**SET EXERCISE**
Sift the listing for lines that hold the string "code" and pull them out.

Records contained in a dataset:
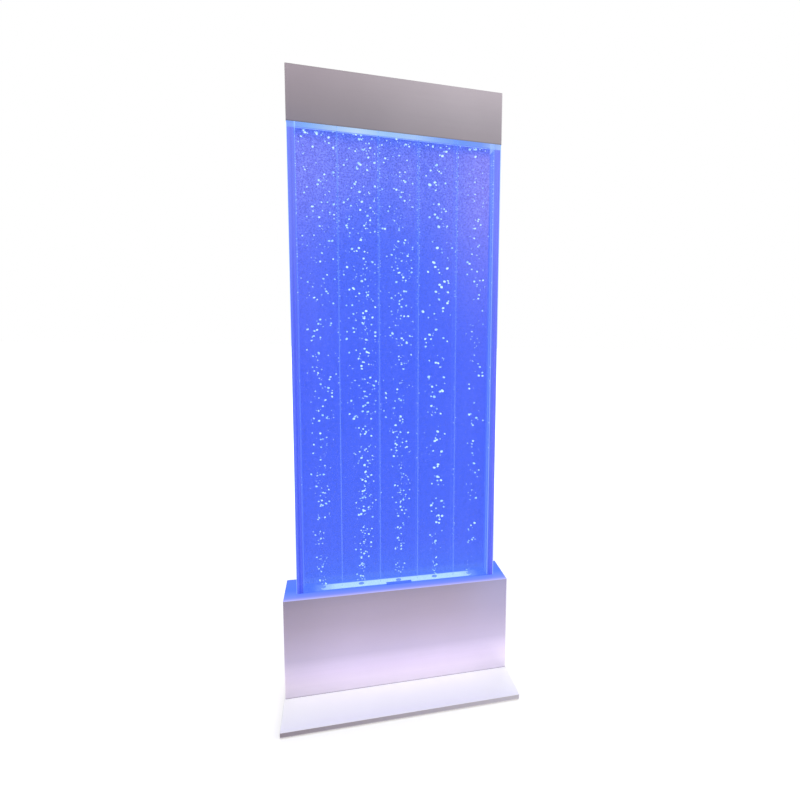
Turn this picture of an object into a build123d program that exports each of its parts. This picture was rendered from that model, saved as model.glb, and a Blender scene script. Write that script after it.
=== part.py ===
from build123d import *
from math import pi, radians, tan
import os

# Bubble wall floor lamp: a five-channel acrylic water tank that stands in a sheet-metal cabinet,
# lit from below and from inside its top cap, with an air pump that sends bubbles up every channel.
# Millimetres, +Z up, X across the width, the front faces -Y. The origin is on the floor, at the
# centre of the footprint.

# Fits and clearances
pin_fit = 0.05
slip = 0.3
water_film = 0.2
mesh_gap = 0.5

# Tank
tank_width = 609
tank_thickness = 68
tank_height = 1424
acrylic = 6
side_bar_width = 19
floor_thickness = 12
top_bar_thickness = 12
divider_thickness = 3
divider_gap_below = 10
divider_gap_above = 10
channel_count = 5
air_space = 67
sheet_edge = 0.8
tank_sunk = 12
tank_gap = 0.5

# Base plate
plate_height = 16
plate_side_margin = 3
plate_reach = 152.5
foot_height = 3
foot_radius = 18
foot_inset = 34
core_corner = 2

# Cabinet
cabinet_side_margin = 35.5
cabinet_ledge = 42.5
cabinet_height = 306
skin = 1.5
bend = 2.5
flange = 15
sill_flange = 20

# Cap
cap_sheet = 1.0
cap_bend = 1.8
cap_height = 149
cap_overlap = 54

# Light slot in the tank's floor, and the trough below it
slot_front_gap = 3
slot_rear_gap = 15
slot_end_margin = 7.5
tongue_width = 78
tongue_depth = 12
trough_wall_gap = 3
trough_end_gap = 6
trough_height = 42
trough_sheet = 1.0
trough_flange = 10
trough_front_lip = 5
trough_screw_y = 12
trough_lead_rise = 10.5

# Light strips
strip_width = 10
strip_board = 1.0
strip_end_gap = 12
strip_wall_gap = 3
chip_size = 5
chip_height = 1.6
chip_pitch = 24
profile_width = 16
profile_height = 12
profile_wall = 1.5
profile_y = -14
profile_end_gap = 6
lens_thickness = 1.5

# Support frames below the tank's ends
tube_side = 20
tube_wall = 1.5
beam_overhang = 8
frame_foot = 3
frame_foot_length = 48
pad_thickness = 1.5

# Rear frame and service door
door_left_inset = 40
door_right_inset = 135
door_below = 20
door_above = 24
door_gap = 1
door_corner = 3
door_return = 11
hinge_inset = 42
hinge_length = 40
hinge_leaf_width = 22
hinge_leaf = 1.5
knuckle_radius = 3
knuckle_length = 12
hinge_pin_radius = 1.5
hinge_pin_head = 2.6

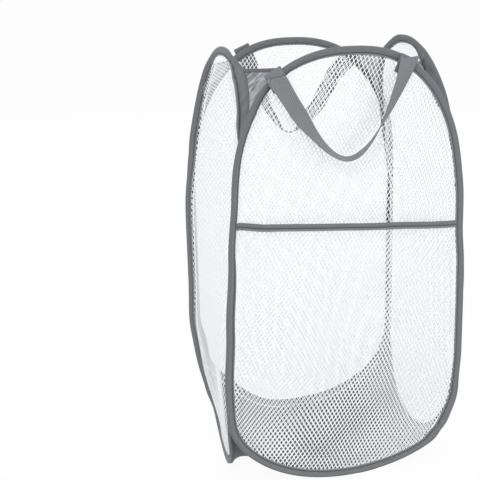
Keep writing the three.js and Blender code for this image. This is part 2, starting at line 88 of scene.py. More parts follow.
# How the cloth departs from the plain loops, by wall and by the side of it as seen from outside,
# where 1 is its right. Each list gives heights and amounts, eased from one to the next: turn is the
# tape's turn about its wire, where + takes its lip out, shift moves a side wall in or another wall
# to its right, and wider is what the tape gains in width, as a share of it.
EDGES = {
    ("front", -1): dict(
        turn=[(0.28, 0), (0.36, -0.6), (0.585, -0.6), (0.605, -0.25)],
        shift=[(0.02, -0.004), (0.10, -0.0120), (0.16, -0.0135), (0.24, -0.0095), (0.34, -0.0040),
               (0.42, 0.0012), (0.52, 0.0015), (0.56, -0.0015), (0.60, 0)],
    ),
    ("front", 1): dict(
        shift=[(0.002, 0.008), (0.03, 0.0100), (0.05, 0.0034), (0.08, -0.0012), (0.12, -0.0014),
               (0.17, 0.0014), (0.24, 0.0014), (0.30, 0.0008), (0.36, -0.0030), (0.43, -0.0030),
               (0.50, 0)],
        wider=[(0.02, 0), (0.06, 0.2), (0.10, 0.2), (0.14, 0)],
    ),
    ("back", -1): dict(
        turn=[(0.08, 0), (0.14, -0.5), (0.42, -0.5), (0.48, 0)],
        shift=[(0.30, 0), (0.40, -0.002), (0.50, -0.003), (0.58, 0)],
    ),
    ("back", 1): dict(shift=[(0.0, -0.026), (0.05, -0.026), (0.12, -0.011), (0.18, 0)]),
    ("left", 1): dict(
        turn=[(0.06, 0), (0.12, -0.6), (0.46, -0.6), (0.53, 1.35), (0.585, 1.35), (0.607, 0)],
        shift=[(0.02, 0.001), (0.10, -0.0050), (0.16, -0.0063), (0.24, -0.0022), (0.34, 0.0035),
               (0.38, 0.0050), (0.46, 0.0055), (0.535, 0.0180), (0.585, 0.0180), (0.607, 0)],
        wider=[(0.48, 0), (0.535, 0.5), (0.585, 0.5), (0.605, 0)],
    ),
    ("left", -1): dict(
        turn=[(0.004, 0), (0.03, -0.8), (0.12, -0.8), (0.18, -0.5), (0.40, -0.5),
              (0.47, -0.85), (0.575, -0.85), (0.605, 0)],
        shift=[(0.0, 0), (0.03, 0.001), (0.06, -0.003), (0.10, -0.0045), (0.16, -0.003),
               (0.24, 0), (0.42, 0), (0.47, -0.003), (0.575, -0.003), (0.605, 0)],
        wider=[(0.01, 0), (0.035, 0.25), (0.10, 0.25), (0.16, 0)],
    ),
    ("right", -1): dict(
        turn=[(0.50, 0), (0.54, -1.0), (0.59, -1.0), (0.609, 0)],
        shift=[(0.06, 0), (0.12, 0.0060), (0.18, 0.0035), (0.28, 0.0010), (0.35, 0.0060),
               (0.40, 0.0045), (0.46, 0), (0.54, -0.0055), (0.59, -0.0045), (0.608, 0)],
        wider=[(0.50, 0), (0.54, 0.9), (0.59, 0.9), (0.609, 0)],
    ),
    ("right", 1): dict(
        turn=[(0.08, 0), (0.14, -0.5), (0.42, -0.5), (0.48, 0)],
        shift=[(0.05, 0.003), (0.14, 0.0065), (0.40, 0.0065), (0.50, 0.008), (0.585, 0.011),
               (0.608, 0)],
    ),
}


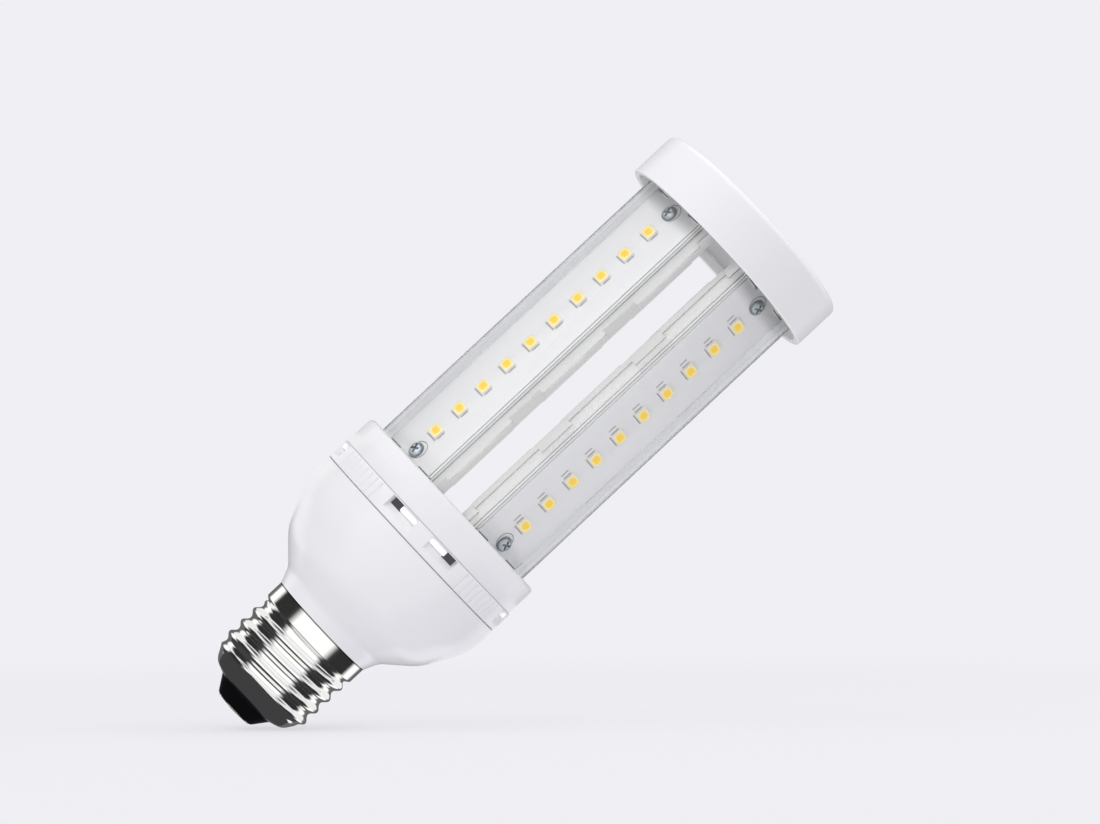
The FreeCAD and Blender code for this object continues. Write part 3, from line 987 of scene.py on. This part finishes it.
@dataclass
class ScrewBase:
    """Nickel shell with the rolled thread, black insulator and contact."""

    crest_radius: float = 13.2
    thread_depth: float = 1.05
    pitch: float = 3.629
    first_crest: float = 9.46
    turns: float = 3.25
    mouth_radius: float = 7.6
    bottom: float = 4.0
    cone_top: float = 7.82
    skirt_bottom: float = 21.9
    skirt_full: float = 23.0
    rim: float = 27.0
    wall: float = 0.4
    rings: int = 150
    sides: int = 180
    shoulder_out: float = 2.9
    shoulder_up: float = 1.05
    shoulder_rounding: float = 3.2
    neck_rounding: float = 2.6
    neck: float = 1.2
    roll: float = 1.25
    roll_start: float = 6.82
    lead_in: Point = (-0.55, -0.05)
    lead_out: Point = (-0.1, 0.3)
    insulator: tuple[Corner, ...] = (
        (1.25, 6.2, 0.0), (1.25, 0.5, 0.0), (5.1, 0.5, 0.5),
        (7.56, 4.0, 0.1), (6.95, 4.05, 0.0), (9.5, 6.2, 0.0),
    )
    contact: tuple[Corner, ...] = (
        (0.0, 0.0, 0.0), (2.0, 0.0, 1.5), (4.75, 0.3, 0.1), (4.75, 0.5, 0.0), (1.2, 0.5, 0.0),
        (1.2, 6.2, 0.0), (2.2, 6.25, 0.1), (1.2, 6.6, 0.2), (0.0, 6.6, 0.0),
    )

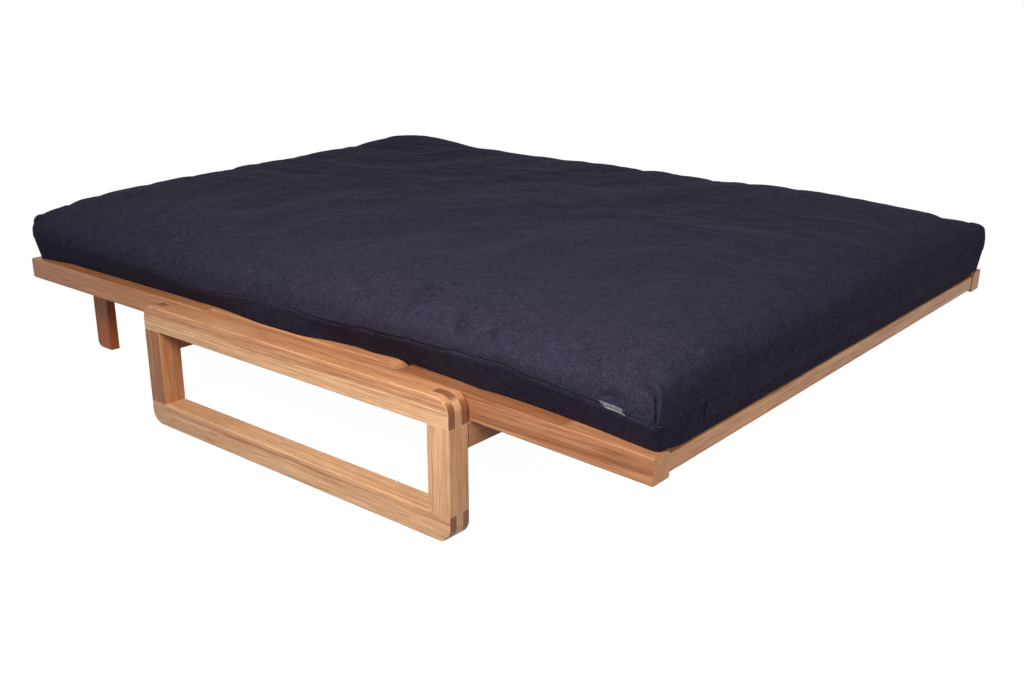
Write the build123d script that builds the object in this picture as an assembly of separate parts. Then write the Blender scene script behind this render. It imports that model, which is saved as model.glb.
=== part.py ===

**RESULT**
Keep writing the three.js and Blender code for this image. This is part 2, starting at line 88 of scene.py. More parts follow.
The FreeCAD and Blender code for this object continues. Write part 3, from line 987 of scene.py on. This part finishes it.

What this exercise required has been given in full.